Dr. Jeppson currently teaches as an Adjunct Assistant professor at Cheyney University of Pennsylvania and West Chester University of Pennsylvania. She has long incorporated museum displays and other public outreach in her research and cultural management projects and she incorporates Public Archaeology as part of her instruction (for example, in an Historical Archaeology course taught while an adjunct instructor at California State University, Bakersfield (1993-1997) and as part of the inaugural archaeology course offered at the University of Venda, Thohoyandou, South Africa (in 1992) as that country underwent political transformation. Social context issues (heritage, identity, and politics) were research themes in her Ph.D. dissertation, Material and mythical perspectives on ethnicity: An historical archaeology study of cultural identity, national historiography, and the Eastern Cape frontier of South Africa, 1820--1860. This degree was earned from the Program in Historical Archaeology at the University of Pennsylvania.
Dr. Jeppson co-organizes and participates in conference sessions and publications, both in the US and abroad, devoted to exploring the theoretical issues and applied practices of Public Archaeology. She serves as a member of the Society for Historical Archaeology’s Public Education and Information Committee (PEIC) 2003-present, and is currently Secretary of the Philadelphia Archaeological Forum (PAF) where she assists with the coordination of "Discover Philly's Hidden Past", a Pennsylvania Archaeology Month celebration held annually in Southeastern Pennsylvania. Between 2002-2006, she was Chair of the SAA Excellence in Public Education Award Committee.
Among her recent public archaeology publications and reports are "Public Archaeology at the President's House: A Platform Above the Archaeology" (Jeppson et. al. 2010), "Doing our Homework: Rethinking the Goals and Responsibilities of Archaeology Outreach to Schools (2010), "Collaborating for Effective Community Engagement" (with M. Malloy, 2009), “Leveling the playing field in the contested history of the South African past: a public versus a people's form of historical archaeology outreach” (2008), “Digital Bridge-Building: The SAA Public Archaeology Web Pages Project” (Jeppson et. al., 2007), “Civil Religion and Civically Engaged Archaeology: Researching Benjamin Franklin and the Pragmatic Spirit” (2007), and “Archaeology for Education’s Needs: An Archaeologist and an Educator Discuss Archaeology in the Baltimore County Public Schools" (with G. Brauer, 2007).

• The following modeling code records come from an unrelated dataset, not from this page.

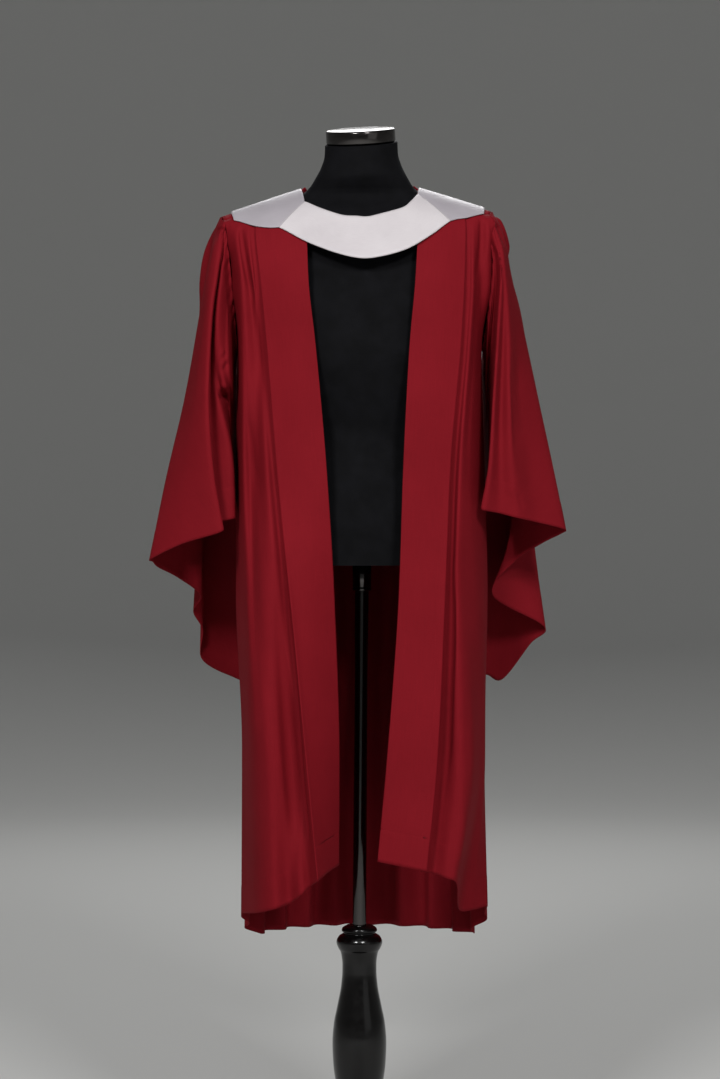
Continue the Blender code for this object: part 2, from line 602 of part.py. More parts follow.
def shoulder_piece_line(row):
    """Plan of one section of a shoulder piece: straight along the mitre, then curved over the ridge."""
    front, bend, ridge, back = (Vector((*cell, 0.0)) * MM for cell in row[1:])
    straight = [front.lerp(bend, share / 4) for share in range(4)]
    return straight + resample([bend, ridge, back], 5)


def add_collar(home):
    """Make the satin front, its two shoulder pieces and the plain back piece."""
    front = neck_grid(COLLAR_FRONT, 21, 5, COLLAR_LIFT)
    trim_sides(front, SEAM_GAP / 2, SEAM_GAP / 2)
    add_sheet("collar_front", front, COLLAR_WALL, SATIN, home)
    for side_name, table in (("left", COLLAR_SHOULDER_LEFT), ("right", COLLAR_SHOULDER_RIGHT)):
        lines = [shoulder_piece_line(row) for row in table]
        plan = [resample([line[row] for line in lines], 8) for row in range(len(lines[0]))]
        grid = [[shoulder(point.x, point.y, COLLAR_LIFT) for point in row] for row in plan]
        trim_sides(grid, SEAM_GAP, 0.0)
        add_sheet(f"collar_shoulder_{side_name}", grid, COLLAR_WALL, SATIN, home)
    back = neck_grid(COLLAR_BACK, 25, 5, COLLAR_LIFT, COLLAR_STAND)
    add_sheet("collar_back", back, COLLAR_WALL, CRIMSON, home)


def ramp(value, low, high):
    """Share of the way from low to high, kept between 0 and 1."""
    return min(1.0, max(0.0, (value - low) / (high - low)))


def form_ring(level, count):
    """One section of the form; its shoulders lean with the gown's, and its neck tips with the cap."""
    height = level.height * MM
    lean = ramp(height, SHOULDER_START, SHOULDER_START + 0.05) * RIDGE_LEAN
    tip = ramp(height, NECK_START, FORM_LEVELS[-1].height * MM)
    lean += tip * (math.tan(NECK_ROLL) - RIDGE_LEAN)
    power = 2.0 / FORM_SQUARENESS if height < NECK_START else 1.0
    ring = []
    for step in range(count):
        angle = 2 * math.pi * step / count
        across = math.copysign(abs(math.cos(angle)) ** power, math.cos(angle))
        along = math.copysign(abs(math.sin(angle)) ** power, math.sin(angle))
        x = level.half_width * MM * across
        y = (level.back if along > 0 else -level.front) * MM * along
        rise = tip * y * math.tan(NECK_PITCH) + lean * x
        ring.append(Vector((x + FORM_CENTRE, y, height + rise)))
    return ring


def add_form(home):
    """Make the limbless torso with its neck, one smooth closed solid."""
    around = 32
    rings = [form_ring(level, around) for level in FORM_LEVELS]
    points = [point for ring in rings for point in ring]
    faces = [tuple(reversed(range(around)))]
    for row in range(len(rings) - 1):
        for column in range(around):
            beside = (column + 1) % around
            faces.append((row * around + column, row * around + beside,
                          (row + 1) * around + beside, (row + 1) * around + column))
    top = (len(rings) - 1) * around
    faces.append(tuple(range(top, top + around)))
    mesh = bpy.data.meshes.new("form_torso")
    mesh.from_pydata(points, [], faces)
    mesh.shade_smooth()
    mesh.set_sharp_from_angle(angle=math.radians(60.0))
    add_object("form_torso", mesh, JERSEY, home)


def add_turned(name, profile, finish, home, steps=24):
    """Make a turned solid from a profile that runs from the axis, down its outer side, to the axis."""
    mesh = bpy.data.meshes.new(name)
    points = [(row.radius * MM, 0.0, row.height * MM) for row in profile]
    mesh.from_pydata(points, [(index, index + 1) for index in range(len(points) - 1)], [])
    item = add_object(name, mesh, finish, home)
    screw = item.modifiers.new("turn", "SCREW")
    screw.steps = steps
    screw.render_steps = steps
    screw.use_merge_vertices = True
    screw.merge_threshold = 0.00005
    screw.use_smooth_shade = True
    return item


def disc_profile(radius, top, bottom, rounding):
    """Profile of a short cylinder with rounded rims, in millimetres."""
    rim = rounding * (1 - math.sqrt(0.5))
    return (Turn(0, top), Turn(radius - rounding, top), Turn(radius - rim, top - rim),
            Turn(radius, top - rounding), Turn(radius, bottom + rounding), Turn(radius - rim, bottom + rim),
            Turn(radius - rounding, bottom), Turn(0, bottom))


def add_cap(home):
    """Make the chrome cap on the neck, tipped forward as the neck is."""
    half = CAP_HEIGHT / MM / 2
    profile = disc_profile(CAP_RADIUS / MM, half, -half, CAP_ROUNDING / MM)
    cap = add_turned("neck_cap", profile, CHROME, home, steps=36)
    cap.location = CAP_CENTRE
    cap.rotation_euler = (NECK_PITCH, -NECK_ROLL, 0.0)


def add_stand(home):
    """Make the pole in its socket, the turned post and the round base."""
    curve = bpy.data.curves.new("pole", "CURVE")
    curve.dimensions = "3D"
    curve.bevel_depth = POLE_RADIUS
    curve.bevel_resolution = 4
    curve.use_fill_caps = True
    run = curve.splines.new("POLY")
    run.points.add(1)
    run.points[0].co = (0.0, 0.0, POLE_FOOT, 1.0)
    run.points[1].co = (POLE_LEAN, 0.0, POLE_TOP, 1.0)
    add_object("pole", curve, CHROME, home)
    profile = disc_profile(SOCKET_RADIUS / MM, SOCKET_TOP / MM, POLE_TOP / MM + 0.3, 1.0)
    socket = add_turned("pole_socket", profile, CHROME, home, steps=20)
    socket.location.x = POLE_LEAN
    add_turned("stand_post", POST_PROFILE, BLACK_GLOSS, home)
    add_turned("stand_base", BASE_PROFILE, BLACK_GLOSS, home, steps=32)


def main():
    """Build the gown, its dress form and the stand."""
    clear_scene()
    collection = bpy.data.collections.new("graduation_gown")
    bpy.context.scene.collection.children.link(collection)
    empty = bpy.data.objects.new("gown_origin", None)
    collection.objects.link(empty)
    home = {"collection": collection, "empty": empty}
    yoke_edge = add_yoke(home)
    add_back(yoke_edge, home)
    add_front("left", -1, BAND_LEFT, FRONT_LEFT, home)
    add_front("right", 1, BAND_RIGHT, FRONT_RIGHT, home)
    add_sleeve("left", -1, SLEEVE_LEFT, FRONT_LEFT, home)
    add_sleeve("right", 1, SLEEVE_RIGHT, FRONT_RIGHT, home)
    add_collar(home)
    add_form(home)
    add_cap(home)
    add_stand(home)


main()
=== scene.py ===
"""Looks of the graduation gown on its dress form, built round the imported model.

Metres, +Z up, the gown's front faces -Y and +X is the viewer's right. Tables are in millimetres, with a
row for each fold line or section and a named column for each level. Each cloth piece is a smooth loft
through its table, pressed with its creases and given a thin wall.
"""

import logging
import math
from dataclasses import dataclass, field
from enum import Enum
from typing import ClassVar, NamedTuple, Optional, Sequence

import bmesh
import bpy
import numpy as np
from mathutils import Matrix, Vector


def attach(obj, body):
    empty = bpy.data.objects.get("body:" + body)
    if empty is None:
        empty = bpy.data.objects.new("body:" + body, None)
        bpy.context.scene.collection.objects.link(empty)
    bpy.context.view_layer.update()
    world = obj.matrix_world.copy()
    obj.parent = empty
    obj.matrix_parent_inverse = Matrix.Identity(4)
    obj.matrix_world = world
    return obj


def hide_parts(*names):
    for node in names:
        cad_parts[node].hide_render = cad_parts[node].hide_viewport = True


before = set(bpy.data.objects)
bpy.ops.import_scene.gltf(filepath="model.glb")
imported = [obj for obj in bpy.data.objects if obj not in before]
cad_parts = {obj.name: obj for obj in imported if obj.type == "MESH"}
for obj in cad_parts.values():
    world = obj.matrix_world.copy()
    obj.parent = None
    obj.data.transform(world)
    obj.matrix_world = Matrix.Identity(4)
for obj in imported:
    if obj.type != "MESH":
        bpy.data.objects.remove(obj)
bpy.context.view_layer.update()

LOG = logging.getLogger("gown")

MM = 0.001
BODY = "root"

# Walls and gaps between layers
CLOTH_WALL = 0.0011
COLLAR_WALL = 0.0013
COLLAR_LIFT = 0.0031
COLLAR_STAND = 0.018
TUCK_WIDTH = 0.010
TUCK_DEPTH = 0.0025
PLEAT_STEP = 0.0016
ARMHOLE_CLEARANCE = 0.0007
HEM_DEPTH = 0.050

# The hem: how far its cloth steps out, is pinched by its stitches and puckers beside them
HEM_STEP = 0.00035
HEM_PINCH = 0.0002
HEM_PUCKER = 0.00016
HEM_RIPPLE = 0.0052
HEM_WANDER = 0.031
ROW_BESIDE_STITCH = 0.0015

# Curves: fine steps for each point that is read, and steps across a crease's width along its path
FINE_STEPS = 6
CREASE_STEPS = 3
SHORTEST_CREASE = 48
TOWARDS_VIEWER = (0.0, -1.0, 0.0)

# The shoulders: height of the ridge beside the neck, its fall outward, its lean, and the arch over it
RIDGE_HEIGHT = 1.5975
RIDGE_START = 0.0985
RIDGE_FALL = 0.33
RIDGE_LEAN = 0.012
NECK_ROUNDING = 0.04
ARCH_RADIUS = 0.058
ARCH_CENTRE = 0.005

# Levels of the gown's body, in millimetres above the floor
CHEST, ARMPIT, WAIST, HIP, KNEE = 1440, 1340, 1150, 950, 700

Points = np.ndarray


class Side(Enum):
    """The viewer's left and right of the gown, with the sign of X there."""

    LEFT = -1
    RIGHT = 1

    @property
    def label(self) -> str:
        """The side's word in the names of pieces."""
        return self.name.lower()


class Hang(Enum):
    """How a curve runs through its points: freely, or like cloth that never swings past them."""

    FREE = "free"
    HUNG = "hung"


class Hold(Enum):
    """How a sheet of cloth is held."""

    DRAPED = "draped"
    HUNG = "hung"
    GATHERED = "gathered"


def slopes(points: Points, hang: Hang) -> Points:
    """Work out the slope of a smooth curve at each of its points.

    Args:
        points: the curve's points, one a row.
        hang: whether the curve runs freely or never swings past its points.

    Returns:
        One slope a point.
    """
    steps = np.diff(points, axis=0)
    before = np.concatenate([steps[:1], steps])
    after = np.concatenate([steps, steps[-1:]])
    if hang is Hang.FREE:
        return (before + after) / 2
    product = before * after
    total = np.where(product > 0, before + after, 1.0)
    return np.where(product > 0, 2 * product / total, 0.0)


def curve_at(points: Points, places: Points, hang: Hang) -> Points:
    """Read a smooth curve at some places, which run from 0 to the index of its last point.

    Args:
        points: the curve's points, one a row.
        places: where to read it.
        hang: how the curve runs.

    Returns:
        One point a place.
    """
    index = np.minimum(places.astype(int), len(points) - 2)
    share = (places - index)[:, None]
    slope = slopes(points, hang)
    square, cube = share ** 2, share ** 3
    return (points[index] * (2 * cube - 3 * square + 1) + slope[index] * (cube - 2 * square + share)
            + points[index + 1] * (3 * square - 2 * cube) + slope[index + 1] * (cube - square))


def lengths_along(points: Points) -> Points:
    """Length from the first point to each of the points."""
    return np.concatenate([[0.0], np.cumsum(np.linalg.norm(np.diff(points, axis=0), axis=1))])


def spread(fine: Points, shares: Points) -> Points:
    """Read a finely stepped curve at shares of its length.

    Args:
        fine: the curve's points, one a row.
        shares: places from 0 to 1 along its length.

    Returns:
        One point a share.
    """
    lengths = lengths_along(fine)
    goals = shares * lengths[-1]
    return np.stack([np.interp(goals, lengths, fine[:, axis]) for axis in range(3)], axis=1)


def resample(points: Points, shares: Points, hang: Hang = Hang.FREE) -> Points:
    """Run a smooth curve through points and read it at shares of its length.

    Args:
        points: the curve's points, one a row.
        shares: places from 0 to 1 along its length.
        hang: how the curve runs.

    Returns:
        One point a share.
    """
    places = np.linspace(0, len(points) - 1, FINE_STEPS * len(shares))
    return spread(curve_at(points, places, hang), shares)


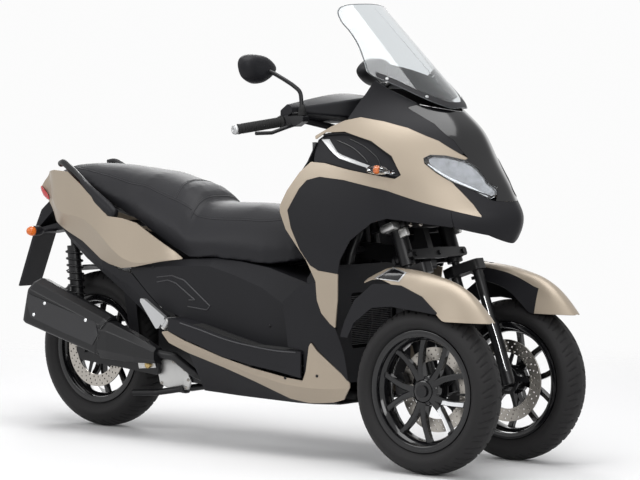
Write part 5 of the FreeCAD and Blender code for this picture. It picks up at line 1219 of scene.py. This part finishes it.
# Fasteners of the panels: dome-headed screws in the places that the photograph shows, and bolts on the
# ends of the leaning links.
links_tree = solid_tree("lean_links")
screws("link_bolts", links_tree, [(0.7, y, z) for y in (-0.117, -0.063, 0.063, 0.117)
    for z in (0.77, 0.66, 0.56)], Vector((-1, 0, 0)), 1.7, ground_steel, "bare_aluminium")
skirt_tree = solid_tree("skirts")
for side, sign in SIDES:
    look = Vector((0, -sign, 0))
    screws(side + "_skirt_screws", skirt_tree, [(0.43, sign * 0.25, 0.2776), (0.3, sign * 0.25, 0.262)], look,
        1.0, enamel, "black_metal")
    screws(side + "_cover_screws", tunnel_tree, [(-0.335, sign * 0.2, 0.59), (0.18, sign * 0.2, 0.42)], look,
        1.0, enamel, "black_metal")

# Mirrors: bowed black shells on round arms with rubber boots, and glasses set in from the shells' rims.
MIRROR_EDGE = mm("390 1272, 378 1297, 336 1308, 272 1300, 228 1266, 254 1233, 312 1213, 370 1233")
steps = 6
mirror_rim = smooth_path(MIRROR_EDGE[-1:] + MIRROR_EDGE + MIRROR_EDGE[:2], steps)[steps:-steps - 1]


def mirror_curve(sign, x, share):
    """The mirror's outline at a place along the vehicle, drawn in to a share of its size."""
    return [(x, sign * (0.308 + (y - 0.308) * share), 1.262 + (z - 1.262) * share) for y, z in mirror_rim]


shells, arms, boots, glasses = [], [], [], []
for sign in (-1, 1):
    shells.append(lofted("shell", [mirror_curve(sign, *row) for row in ((0.2045, 0.95), (0.2022, 0.985),
        (0.204, 1.0), (0.215, 1.0), (0.23, 0.95), (0.24, 0.84), (0.2455, 0.66), (0.2465, 0.4))], moulded,
        smooth=True))
    glasses.append(lofted("glass", [mirror_curve(sign, *row) for row in ((0.2044, 0.93), (0.2026, 0.93),
        (0.202, 0.915), (0.2018, 0.6))], mirror_face, smooth=True))
    route = smooth_path(mirrored(sign, "338 226 1112, 336 227.5 1150, 332 230 1186, 318 243 1206, "
        "296 258 1224, 262 270 1244, 236 280 1258"), 6)
    arms.append(tube("arm", route, 0.0068, enamel, 14))
    foot = turned("foot", mm("0 0, 13.5 0, 14.5 3, 12 12, 13 15, 10.8 24, 9.2 34, 0 34"), rubber, 24)
    foot.data.transform(Matrix.Translation((0.338, sign * 0.226, 1.1125)))
    boots.append(foot)
for piece in shells + glasses:
    sharp(piece, 48)
settle(joined(shells + arms, "mirror_shells"), "handlebar_body", "black_plastic", "mirrors")
settle(joined(boots, "mirror_boots"), "handlebar_body", "rubber_grip")
settle(joined(glasses, "mirror_faces"), "handlebar_body", "mirror_glass", "mirror_glasses")

bpy.data.objects.remove(screw_head)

SAA Manager of Education and Outreach
Maureen Malloy has been the SAA Manager, Education and Outreach since 2001. In this capacity, she responds to inquiries about archaeology from students, teachers, and the general public; serves as the SAA staff liaison to the SAA Public Education Committee; and develops educational materials for professional archaeologists and the public. Maureen recently co-edited (with Linda Derry) the volume Archaeologists and Local Communities: Partners in exploring the Past (2003). Maureen works closely with the PEC Web Page Working Group both creating and gathering content and also evaluating content.
Previously, as the Administrator of Education at Jefferson Patterson Park and Museum in Maryland (an archaeological park), Maureen developed a wide variety of formal and informal archaeology education programs and special events, designed a hands-on Discovery Room for children and families, and developed and taught in-service workshops for educators including a 30 hour course on Archaeology and Multicultural Education for the Maryland State Dept. of Education that was attended by educators from around the state.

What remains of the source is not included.